PROBLEM: Every line of the material below should be repeated exactly.
----- RECORDS SUPPLIED
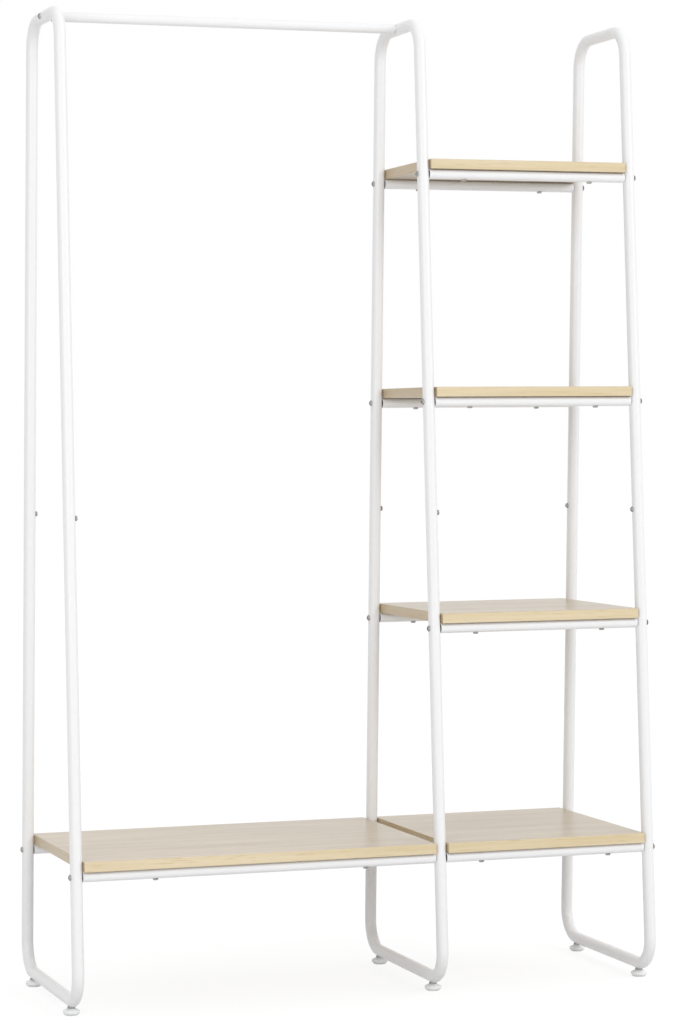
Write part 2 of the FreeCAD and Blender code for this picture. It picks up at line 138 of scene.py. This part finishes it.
# %% [markdown]
# ## Oak foil
# The boards are particle board under a printed melamine foil in pale oak. Its grain runs
# along the board. Three layers draw it: broad light and dark bands about 35 mm across,
# growth lines about 7 mm apart that wander slightly, and pores like pencil dashes. Real pores
# are about 0.3 mm wide and too fine to show here, so they are drawn 1.6 mm wide. Each pattern
# is stretched along the grain. The foil is satin, and its pores are a touch duller. The edges
# carry a band of a warmer foil, whose grain follows each edge. The short edges are painted
# darker: painted shade, which puts the shade that falls on the end faces into their colour.

# %% Oak foil and edge band
BAND_LENGTH, BAND_WIDTH = 420, 35
GROWTH_LENGTH, GROWTH_WIDTH = 260, 7
PORE_LENGTH, PORE_WIDTH = 38, 1.6
BAND_SHARE, GROWTH_SHARE = 0.55, 0.45


def oak(name, pale, dark, pore, along):
    """Printed oak whose grain runs along axis 0, the length of the board, or 1, its depth."""
    material, tree, shader = new_material(name, {"IOR": 1.5})
    place = add_node(tree, "ShaderNodeTexCoord")

    def stretched(length_mm, width_mm):
        size = [per_metre(width_mm)] * 3
        size[along] = per_metre(length_mm)
        mapping = add_node(tree, "ShaderNodeMapping", {"vector_type": "POINT", "Scale": size},
                           {"Vector": place.outputs["Object"]})
        return mapping.outputs["Vector"]

    bands = add_node(tree, "ShaderNodeTexNoise", {"Scale": 1.0, "Detail": 3.0, "Distortion": 0.4},
                     {"Vector": stretched(BAND_LENGTH, BAND_WIDTH)})
    lines = add_node(tree, "ShaderNodeTexNoise",
                     {"Scale": 1.0, "Detail": 4.0, "Roughness": 0.6, "Distortion": 0.8},
                     {"Vector": stretched(GROWTH_LENGTH, GROWTH_WIDTH)})
    pores = add_node(tree, "ShaderNodeTexNoise", {"Scale": 1.0, "Detail": 2.0, "Roughness": 0.5},
                     {"Vector": stretched(PORE_LENGTH, PORE_WIDTH)})
    figure = add_node(tree, "ShaderNodeMath", {"operation": "MULTIPLY_ADD", 1: BAND_SHARE},
                      {0: bands.outputs["Fac"]})
    faint_lines = add_node(tree, "ShaderNodeMath", {"operation": "MULTIPLY", 1: GROWTH_SHARE},
                           {0: lines.outputs["Fac"]})
    tree.links.new(faint_lines.outputs["Value"], figure.inputs[2])
    spread = add_node(tree, "ShaderNodeMapRange", {"From Min": 0.38, "From Max": 0.62},
                      {"Value": figure.outputs["Value"]})
    wood = add_node(tree, "ShaderNodeMix",
                    {"data_type": "RGBA", 6: colour(dark), 7: colour(pale)},
                    {0: spread.outputs["Result"]})
    dashes = add_node(tree, "ShaderNodeMapRange",
                      {"From Min": 0.6, "From Max": 0.72, "To Max": 0.5},
                      {"Value": pores.outputs["Fac"]})
    printed = add_node(tree, "ShaderNodeMix", {"data_type": "RGBA", 7: colour(pore)},
                       {0: dashes.outputs["Result"], 6: wood.outputs[2]})
    satin = add_node(tree, "ShaderNodeMapRange", {"To Min": 0.28, "To Max": 0.45},
                     {"Value": dashes.outputs["Result"]})
    dents = add_node(tree, "ShaderNodeBump",
                     {"Strength": 0.25, "Distance": 0.05 * MM, "invert": True},
                     {"Height": dashes.outputs["Result"]})
    tree.links.new(printed.outputs[2], shader.inputs["Base Color"])
    tree.links.new(satin.outputs["Result"], shader.inputs["Roughness"])
    tree.links.new(dents.outputs["Normal"], shader.inputs["Normal"])
    return material


OAK_FOIL = oak("oak_melamine_foil", "#c9baa3", "#b6a68d", "#99886f", 0)
EDGE_BAND_LONG = oak("oak_edge_band_lengthwise", "#e4d4b4", "#d7c49d", "#bea87d", 0)
# The crosswise band's colours are set darker than the lengthwise band's. This is painted shade on
# the short end faces.
SHADED_EDGE_BAND_SHORT = oak("oak_edge_band_crosswise_painted_shade", "#c8b595", "#bda683", "#a78e69", 1)
print("made", OAK_FOIL.name, EDGE_BAND_LONG.name, SHADED_EDGE_BAND_SHORT.name)

# %% [markdown]
# ## Plated fasteners and moulded feet
# Bolts and screws are nickel plated, which is warm and bright. Studs, nuts, the plugs in the
# bars and the rods of the feet are zinc plated, which is cooler and duller. Plating follows
# the rolled and cut steel below it, so both get a fine uneven gloss. The foot pads are moulded
# from white nylon with a faint eroded grain.

# %% Nickel, zinc and nylon
def plated(name, tint, roughness, grain_mm):
    material, tree, shader = new_material(name, {"Base Color": colour(tint), "Metallic": 1.0})
    place = add_node(tree, "ShaderNodeTexCoord")
    marks = add_node(tree, "ShaderNodeTexNoise", {"Scale": per_metre(grain_mm), "Detail": 4.0},
                     {"Vector": place.outputs["Object"]})
    gloss = add_node(tree, "ShaderNodeMapRange",
                     {"To Min": roughness - 0.08, "To Max": roughness + 0.1},
                     {"Value": marks.outputs["Fac"]})
    scratch = add_node(tree, "ShaderNodeBump", {"Strength": 0.15, "Distance": 0.03 * MM},
                       {"Height": marks.outputs["Fac"]})
    tree.links.new(gloss.outputs["Result"], shader.inputs["Roughness"])
    tree.links.new(scratch.outputs["Normal"], shader.inputs["Normal"])
    return material


def nylon():
    material, tree, shader = new_material("moulded_white_nylon", {
        "Base Color": colour("#f5f6f6"),
        "IOR": 1.53,
        "Roughness": 0.42,
    })
    place = add_node(tree, "ShaderNodeTexCoord")
    grain = add_node(tree, "ShaderNodeTexNoise", {"Scale": per_metre(0.8), "Detail": 2.0},
                     {"Vector": place.outputs["Object"]})
    eroded = add_node(tree, "ShaderNodeBump", {"Strength": 0.2, "Distance": 0.05 * MM},
                      {"Height": grain.outputs["Fac"]})
    tree.links.new(eroded.outputs["Normal"], shader.inputs["Normal"])
    return material


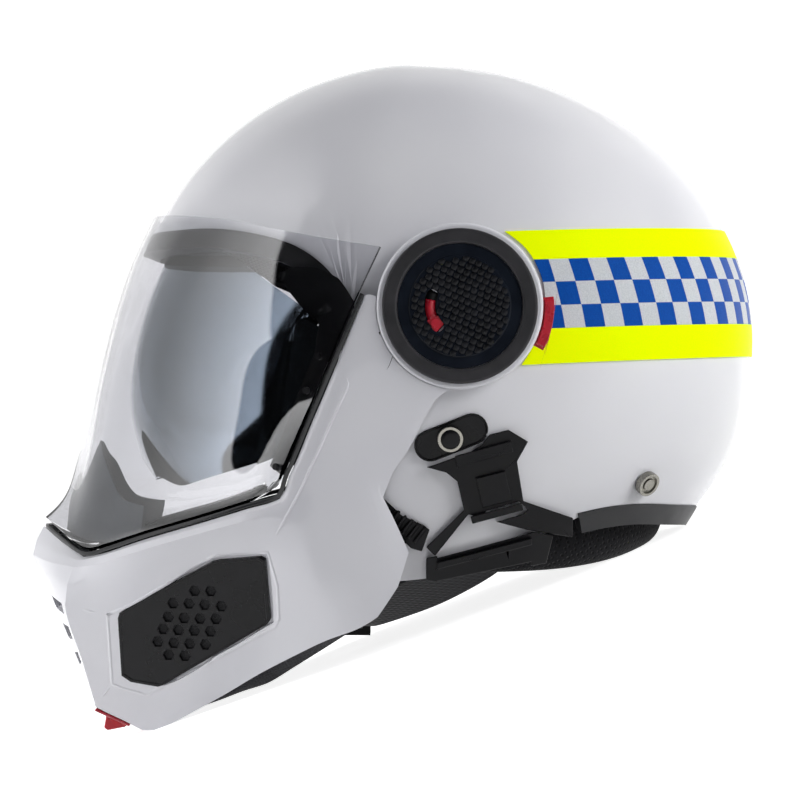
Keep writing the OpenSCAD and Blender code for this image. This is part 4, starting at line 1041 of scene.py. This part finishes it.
----------
RESPONSE BELOW:
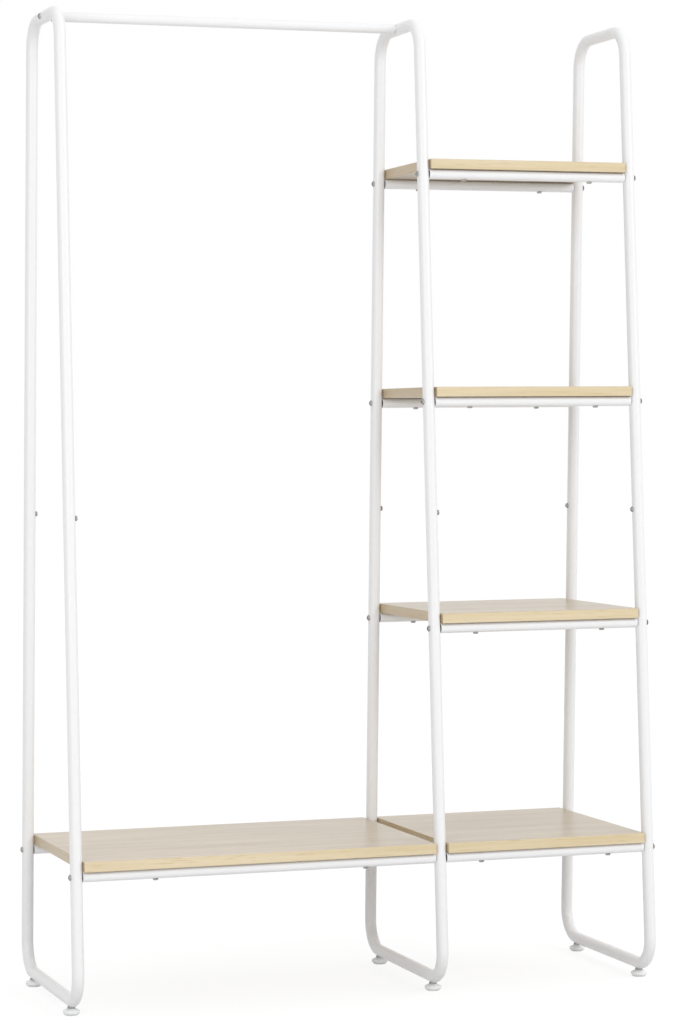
Write part 2 of the FreeCAD and Blender code for this picture. It picks up at line 138 of scene.py. This part finishes it.
# %% [markdown]
# ## Oak foil
# The boards are particle board under a printed melamine foil in pale oak. Its grain runs
# along the board. Three layers draw it: broad light and dark bands about 35 mm across,
# growth lines about 7 mm apart that wander slightly, and pores like pencil dashes. Real pores
# are about 0.3 mm wide and too fine to show here, so they are drawn 1.6 mm wide. Each pattern
# is stretched along the grain. The foil is satin, and its pores are a touch duller. The edges
# carry a band of a warmer foil, whose grain follows each edge. The short edges are painted
# darker: painted shade, which puts the shade that falls on the end faces into their colour.

# %% Oak foil and edge band
BAND_LENGTH, BAND_WIDTH = 420, 35
GROWTH_LENGTH, GROWTH_WIDTH = 260, 7
PORE_LENGTH, PORE_WIDTH = 38, 1.6
BAND_SHARE, GROWTH_SHARE = 0.55, 0.45


def oak(name, pale, dark, pore, along):
    """Printed oak whose grain runs along axis 0, the length of the board, or 1, its depth."""
    material, tree, shader = new_material(name, {"IOR": 1.5})
    place = add_node(tree, "ShaderNodeTexCoord")

    def stretched(length_mm, width_mm):
        size = [per_metre(width_mm)] * 3
        size[along] = per_metre(length_mm)
        mapping = add_node(tree, "ShaderNodeMapping", {"vector_type": "POINT", "Scale": size},
                           {"Vector": place.outputs["Object"]})
        return mapping.outputs["Vector"]

    bands = add_node(tree, "ShaderNodeTexNoise", {"Scale": 1.0, "Detail": 3.0, "Distortion": 0.4},
                     {"Vector": stretched(BAND_LENGTH, BAND_WIDTH)})
    lines = add_node(tree, "ShaderNodeTexNoise",
                     {"Scale": 1.0, "Detail": 4.0, "Roughness": 0.6, "Distortion": 0.8},
                     {"Vector": stretched(GROWTH_LENGTH, GROWTH_WIDTH)})
    pores = add_node(tree, "ShaderNodeTexNoise", {"Scale": 1.0, "Detail": 2.0, "Roughness": 0.5},
                     {"Vector": stretched(PORE_LENGTH, PORE_WIDTH)})
    figure = add_node(tree, "ShaderNodeMath", {"operation": "MULTIPLY_ADD", 1: BAND_SHARE},
                      {0: bands.outputs["Fac"]})
    faint_lines = add_node(tree, "ShaderNodeMath", {"operation": "MULTIPLY", 1: GROWTH_SHARE},
                           {0: lines.outputs["Fac"]})
    tree.links.new(faint_lines.outputs["Value"], figure.inputs[2])
    spread = add_node(tree, "ShaderNodeMapRange", {"From Min": 0.38, "From Max": 0.62},
                      {"Value": figure.outputs["Value"]})
    wood = add_node(tree, "ShaderNodeMix",
                    {"data_type": "RGBA", 6: colour(dark), 7: colour(pale)},
                    {0: spread.outputs["Result"]})
    dashes = add_node(tree, "ShaderNodeMapRange",
                      {"From Min": 0.6, "From Max": 0.72, "To Max": 0.5},
                      {"Value": pores.outputs["Fac"]})
    printed = add_node(tree, "ShaderNodeMix", {"data_type": "RGBA", 7: colour(pore)},
                       {0: dashes.outputs["Result"], 6: wood.outputs[2]})
    satin = add_node(tree, "ShaderNodeMapRange", {"To Min": 0.28, "To Max": 0.45},
                     {"Value": dashes.outputs["Result"]})
    dents = add_node(tree, "ShaderNodeBump",
                     {"Strength": 0.25, "Distance": 0.05 * MM, "invert": True},
                     {"Height": dashes.outputs["Result"]})
    tree.links.new(printed.outputs[2], shader.inputs["Base Color"])
    tree.links.new(satin.outputs["Result"], shader.inputs["Roughness"])
    tree.links.new(dents.outputs["Normal"], shader.inputs["Normal"])
    return material


OAK_FOIL = oak("oak_melamine_foil", "#c9baa3", "#b6a68d", "#99886f", 0)
EDGE_BAND_LONG = oak("oak_edge_band_lengthwise", "#e4d4b4", "#d7c49d", "#bea87d", 0)
# The crosswise band's colours are set darker than the lengthwise band's. This is painted shade on
# the short end faces.
SHADED_EDGE_BAND_SHORT = oak("oak_edge_band_crosswise_painted_shade", "#c8b595", "#bda683", "#a78e69", 1)
print("made", OAK_FOIL.name, EDGE_BAND_LONG.name, SHADED_EDGE_BAND_SHORT.name)

# %% [markdown]
# ## Plated fasteners and moulded feet
# Bolts and screws are nickel plated, which is warm and bright. Studs, nuts, the plugs in the
# bars and the rods of the feet are zinc plated, which is cooler and duller. Plating follows
# the rolled and cut steel below it, so both get a fine uneven gloss. The foot pads are moulded
# from white nylon with a faint eroded grain.

# %% Nickel, zinc and nylon
def plated(name, tint, roughness, grain_mm):
    material, tree, shader = new_material(name, {"Base Color": colour(tint), "Metallic": 1.0})
    place = add_node(tree, "ShaderNodeTexCoord")
    marks = add_node(tree, "ShaderNodeTexNoise", {"Scale": per_metre(grain_mm), "Detail": 4.0},
                     {"Vector": place.outputs["Object"]})
    gloss = add_node(tree, "ShaderNodeMapRange",
                     {"To Min": roughness - 0.08, "To Max": roughness + 0.1},
                     {"Value": marks.outputs["Fac"]})
    scratch = add_node(tree, "ShaderNodeBump", {"Strength": 0.15, "Distance": 0.03 * MM},
                       {"Height": marks.outputs["Fac"]})
    tree.links.new(gloss.outputs["Result"], shader.inputs["Roughness"])
    tree.links.new(scratch.outputs["Normal"], shader.inputs["Normal"])
    return material


def nylon():
    material, tree, shader = new_material("moulded_white_nylon", {
        "Base Color": colour("#f5f6f6"),
        "IOR": 1.53,
        "Roughness": 0.42,
    })
    place = add_node(tree, "ShaderNodeTexCoord")
    grain = add_node(tree, "ShaderNodeTexNoise", {"Scale": per_metre(0.8), "Detail": 2.0},
                     {"Vector": place.outputs["Object"]})
    eroded = add_node(tree, "ShaderNodeBump", {"Strength": 0.2, "Distance": 0.05 * MM},
                      {"Height": grain.outputs["Fac"]})
    tree.links.new(eroded.outputs["Normal"], shader.inputs["Normal"])
    return material


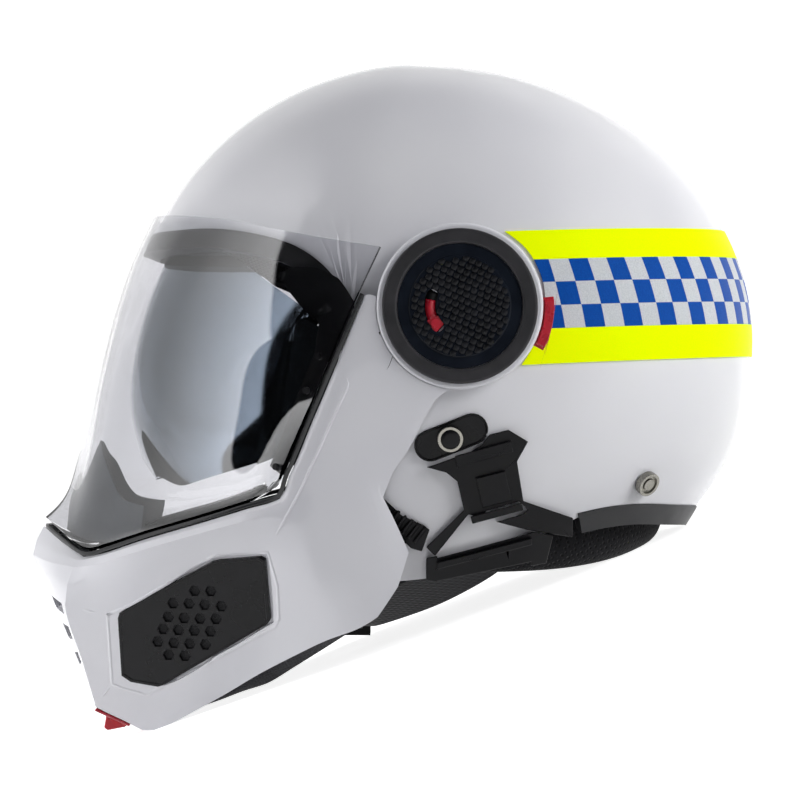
Keep writing the OpenSCAD and Blender code for this image. This is part 4, starting at line 1041 of scene.py. This part finishes it.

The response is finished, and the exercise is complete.